Les petits ghettos polonais (Nazisme - 2ième guerre mondiale)
183. Tuchin
Tuczyn, Tuchin en polonais, est une petite ville d’Ukraine, dans le district de Rovno, appartenant à la Pologne entre les deux guerres, puis occupée par l’Union Soviétique d’octobre 1939 à juin 1941. Environ 3.000 Juifs vivent à Tuchin lorsqu’arrive l’armée allemande, le 6 juin 1941.

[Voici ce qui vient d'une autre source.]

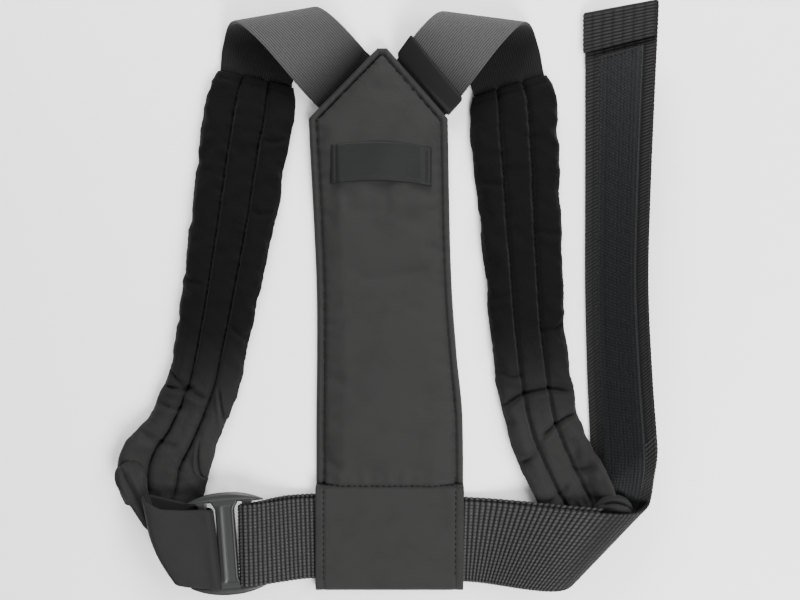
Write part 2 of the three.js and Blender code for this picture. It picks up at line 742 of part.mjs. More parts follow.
function makeBuckle() {
  const half = buckleLength / 2;
  const rail = new THREE.Shape();
  rail.moveTo(-half, slotHalf);
  rail.quadraticCurveTo(-half * railFullness, slotHalf + railDepth, 0, slotHalf + railDepth);
  rail.quadraticCurveTo(half * railFullness, slotHalf + railDepth, half, slotHalf);
  rail.closePath();
  const options = { depth: railThickness, bevelEnabled: false, curveSegments: 8 };
  const upperRail = new THREE.ExtrudeGeometry(rail, options);
  upperRail.translate(0, 0, -railThickness / 2);
  const lowerRail = upperRail.clone().rotateZ(Math.PI);
  const barLength = 2 * slotHalf + railDepth;
  const middleBar = new THREE.BoxGeometry(middleBarWidth, barLength, middleBarThickness);
  let solid = toSolid(upperRail).add(toSolid(lowerRail)).add(toSolid(middleBar));
  for (const side of [-1, 1]) {
    const bar = new THREE.CylinderGeometry(sideBarRadius, sideBarRadius, barLength, 12);
    bar.translate(side * barOffset, 0, 0);
    solid = solid.add(toSolid(bar));
  }
  const geometry = fromSolid(solid);
  geometry.rotateZ(buckleTurn);
  geometry.translate(buckleCentre.x, buckleCentre.y, buckleCentre.z);
  return geometry;
}

// The side band is one ring: round the buckle's left bar, out to the left over its crown,
// round its far fold, and back beneath. Its far fold slants, and it climbs as it goes left.
function bandGrid() {
  const wrap = sideBarRadius + wrapGap + bandThickness / 2;
  const columns = evenly(4, -bandWidth / 2, bandWidth / 2);
  const barU = -barOffset;
  const far = (across) => barU - bandLength - bandSlant * across / bandWidth;
  const crownHeight = bandCrown - bandThickness / 2;
  const backHeight = bandBackHeight - bandThickness / 2;
  const endRadius = (crownHeight - backHeight) / 2;
  const foldDepth = endRadius * bandFoldShare;
  const rows = [];
  const addRow = (make) => rows.push(columns.map((across) => {
    const [u, z] = make(across);
    return inBucklePlane(u, across - (u - barU) * bandClimb, z);
  }));
  for (const share of evenly(8)) {
    const angle = Math.PI * (share - 0.5);
    addRow(() => [barU + wrap * Math.cos(angle), buckleHeight + wrap * Math.sin(angle)]);
  }
  for (const share of evenly(7).slice(1)) {
    addRow((across) => [
      lerp(barU, far(across) + foldDepth, share),
      lerp(buckleHeight + wrap, crownHeight, smooth(share, 0, 1)),
    ]);
  }
  for (const share of evenly(8).slice(1)) {
    const angle = Math.PI * (0.5 + share);
    addRow((across) => [
      far(across) + foldDepth * (1 + Math.cos(angle)),
      backHeight + endRadius + endRadius * Math.sin(angle),
    ]);
  }
  for (const share of evenly(6).slice(1, -1)) {
    addRow((across) => [
      lerp(far(across) + foldDepth, barU, share),
      lerp(backHeight, buckleHeight - wrap, smooth(share, 0, 1)),
    ]);
  }
  return rows;
}

const leftPadTop = elasticEnd(leftElastic, leftElasticTail)
  .addScaledVector(heading(leftPadHeading), gap);
const rightPadTop = elasticEnd(rightElastic, rightElasticTail)
  .addScaledVector(heading(rightPadHeading), gap);

const corrector = new THREE.Group();
corrector.add(
  piece('back_panel', makePanel(), 0x444343, 0.95),
  piece('label_patch', makeLabel(), 0x26262a, 0.8),
  piece(
    'left_elastic',
    clothGeometry(elasticGrid(leftElastic, leftElasticTail), elasticThickness),
    0x58585a,
    0.8,
  ),
  piece(
    'right_elastic',
    clothGeometry(elasticGrid(rightElastic, rightElasticTail), elasticThickness),
    0x58585a,
    0.8,
  ),
  piece('elastic_keeper', makeKeeper(), 0x2b2b2d, 0.75),
  piece(
    'left_pad',
    makePad(leftPadStations, leftPadTop, leftPadHeading, leftPadReach, leftPadBearing, -1),
    0x1f1e1e,
    0.95,
  ),
  piece(
    'right_pad',
    makePad(rightPadStations, rightPadTop, rightPadHeading, rightPadReach, rightPadBearing, 1),
    0x1f1e1e,
    0.95,
  ),
  piece('belt_webbing', clothGeometry(beltGrid(), beltThickness), 0x3a3a3b, 0.85),
  piece('hook_tape', makeHookTape(), 0x2a2c30, 0.7),
  piece('side_band', clothGeometry(bandGrid(), bandThickness, true), 0x343436, 0.75),
  piece('slide_buckle', makeBuckle(), 0x1c1d1f, 0.35),
);

// The origin is the middle of the whole outline, on the surface that the object lies on.
const bounds = new THREE.Box3().setFromObject(corrector, true);
const middle = bounds.getCenter(vector(0, 0));
corrector.position.set(-middle.x, -middle.y, -bounds.min.z);

export default corrector;
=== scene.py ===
"""A posture corrector lying flat, outer face up: the looks of its cloth, webbing and buckle.

Sizes are millimetres in the corrector's own frame: X to the right, Y towards the neck, Z up,
with X = 0 and Y = 0 at the middle of the back panel's foot. They become metres in make().
"""
import math

import bpy
import numpy as np
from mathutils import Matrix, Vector, kdtree


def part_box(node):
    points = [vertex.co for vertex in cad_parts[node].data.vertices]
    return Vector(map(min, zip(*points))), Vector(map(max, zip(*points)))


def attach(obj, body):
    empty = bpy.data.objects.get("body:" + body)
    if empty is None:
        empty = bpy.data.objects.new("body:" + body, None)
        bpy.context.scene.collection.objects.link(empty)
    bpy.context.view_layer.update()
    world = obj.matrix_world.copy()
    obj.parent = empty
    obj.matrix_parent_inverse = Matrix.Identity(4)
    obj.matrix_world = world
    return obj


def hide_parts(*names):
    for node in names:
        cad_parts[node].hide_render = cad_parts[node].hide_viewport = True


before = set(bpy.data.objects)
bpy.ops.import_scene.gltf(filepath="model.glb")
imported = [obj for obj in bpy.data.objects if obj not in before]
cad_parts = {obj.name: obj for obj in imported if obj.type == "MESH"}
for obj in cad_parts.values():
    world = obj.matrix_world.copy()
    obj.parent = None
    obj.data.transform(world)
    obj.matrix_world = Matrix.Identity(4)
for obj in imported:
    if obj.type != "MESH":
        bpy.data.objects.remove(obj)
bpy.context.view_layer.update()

MM = 0.001

# Gaps between pieces
GAP = 0.3
LAYER_GAP = 0.5
WRAP_GAP = 0.5

# Back panel
PANEL_WIDTH = 92.0
PANEL_LENGTH = 294.0
GABLE_HEIGHT = 44.0
GABLE_TIP_WIDTH = 6.0
PANEL_LEAN = 7.0
PANEL_THICKNESS = 10.0
HEM_THICKNESS = 4.0
HEM_ROLL = 1.1
STITCH_INSET = 5.0
PANEL_BACKING = 2.2

# Belt and its tunnel
BELT_WIDTH = 50.0
BELT_THICKNESS = 2.2
TUNNEL_WALL = 3.6
TUNNEL_EASE = 3.2
TUNNEL_HEAD = 5.0
BELT_SLOPE_AT_BUCKLE = 0.075
BELT_SLOPE_AT_TURN = -0.038
MOUTH_EASE = 2.0
REAR_STOP = 7.0

# Slide buckle
BUCKLE_REACH = 53.8
BUCKLE_HEIGHT = 15.0
BUCKLE_LENGTH = 48.5
SLOT_EASE = 2.0
RAIL_DEPTH = 5.6
RAIL_THICKNESS = 5.0
MIDDLE_BAR_WIDTH = 10.8
MIDDLE_BAR_THICKNESS = 3.6
SIDE_BAR_RADIUS = 2.6
WEBBING_SLOT = 3.0

# Side band
BAND_WIDTH = 46.0
BAND_THICKNESS = 2.0
BAND_LENGTH = 29.0
BAND_SLANT = 17.0
BAND_CLIMB = 0.24
BAND_CROWN = 28.0
BAND_BACK_HEIGHT = 10.5

# Elastics and the keeper
ELASTIC_WIDTH = 46.0
ELASTIC_THICKNESS = 1.8
ELASTIC_INSERT = 10.0
ELASTIC_ROLL = 11.0
ELASTIC_REST_HEIGHT = 2.6
KEEPER_WIDTH = 12.6
KEEPER_WALL = 1.2
KEEPER_STAND_OFF = 1.9
KEEPER_SLANT = 0.082
KEEPER_EASE = 1.2
ELASTIC_STAND_OFF = 3.0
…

Immediatement les Ukrainiens, avec le soutien des Allemands, lancent un pogrom: 70 Juifs sont tués, de nombreux autre blessés et des rues entières pillées. Le jour suivant arrive une unité du Sonderkommando 4a: pour «se faire la main», elle exécute 30 Juifs sur une liste préparée par les Ukrainiens. Le même mois, les Juifs sont obligés de porter l'insigne Juif (un brassard blanc avec une étoile jaune de David), de payer un rançon en or et de travailler au service des Allemands dans l'agriculture, les tanneries, et diverses entreprises. Un Judenrat est créé, dirigé par Gecel Schwarzman, un des hommes d'affaires de la ville et chef de la communauté juive. En subornant les Allemands, les Juifs parviennent à retarder jusqu’en 1942 la création d’un ghetto.
Après la liquidation des Juifs de Rovno mi - juillet 1942, quelques rescapés atrrivent à Tuchin et rapportent ce qui est arrivé dans leur ville. Les chefs de la communauté décident de résister. Gecel Schwarzman et son adjoint Meir Himmelfarb prennent la tête du mouvement et préparent un programme d'action qui tienne compte de la structure du ghetto, environ 70 maisons, disposées le long d'une seule rue. Le plan est de mettre le feu aux maisons, de tirer des coups de feu afin de semer la panique parmi les Allemands, et de filer le plus vite possible dans les forêts voisines. Avec des fonds du Judenrat, on achète du kérosène. Quatre «groupes de combat» sont organisés, disposant de cinq fusils, de vingt - cinq revolvers et de grenades à main. Un groupe de Juifs dont le travail forcé consiste à l’abattage d’arbres dans les forêts, tente, mais sans succès, de contacter l'unité de pertisans du colonel Dimitri Medvedev.
Lorsque la communauté juive se rassemble pour la prière du Yom Kippur (21 septembre 1942), les organisateurs de la résistance leur présentent le projet de révolte. Le 23 septembre, les Allemands cernent le ghetto. Les chefs de l'insurrection décrètent l’état d’alerte et les groupes de combat prennent leurs positions: deux près des deux portes du ghetto, un à la sortie de la rue principale, et le quatrième en réserve dans le bâtiment du Judenrat. Le 24 septembre à l'aube, les Allemands et la police auxiliaire ukrainienne se postent aux abords du ghetto. Au signal prévu, signal, le feu est mis à l’ensemble des maisons du ghetto et des entrepôts allemands voisins. Les groupes de combat commencent à tirer et des brêches sont ouvertes dans la clôture du ghetto, par lesquelles les Juifs commencent à s’échapper. 2.000 des 3.000 «résidants» du ghetto arrivent ainsi à fuir dans les forêts le jour même et la journée suivante. Les unités de combat juives tiennent durant deux jours, tuant plusieurs Allemands et policiers auxiliaires ukrainiens. L'insurrection s’achève samedi le 26 septembre avec la réddition des chefs de la révolte. Schwarzman et Himmelfarb sont immédiatement exécutés dans le cimetière Juif. Les 1.000 Juifs qui n’ont pas pu s’échapper sont massacrés.
La situation des 2.000 qui ont réussi à s’échapper reste tragique. Dans les trois jours, la moitié d'eux sont repris et tués. Environ 300 femmes avec des bébés, ne pouvant pas vivre dans la forêt, reviennent dans la ville. Toutes sont exécutées. Beaucoup d’autres meurent de faim ou de maladie dans la forêt, ou sont pris par les paysans et remis aux Allemands. D’autres, surtout des jeunes, rejoignent les unités de partisans soviétiques et tomberont en combattant. Quand Tuchin est libérée le 16 janvier 1944, environ 15 Juifs de la ville sont encore vivants.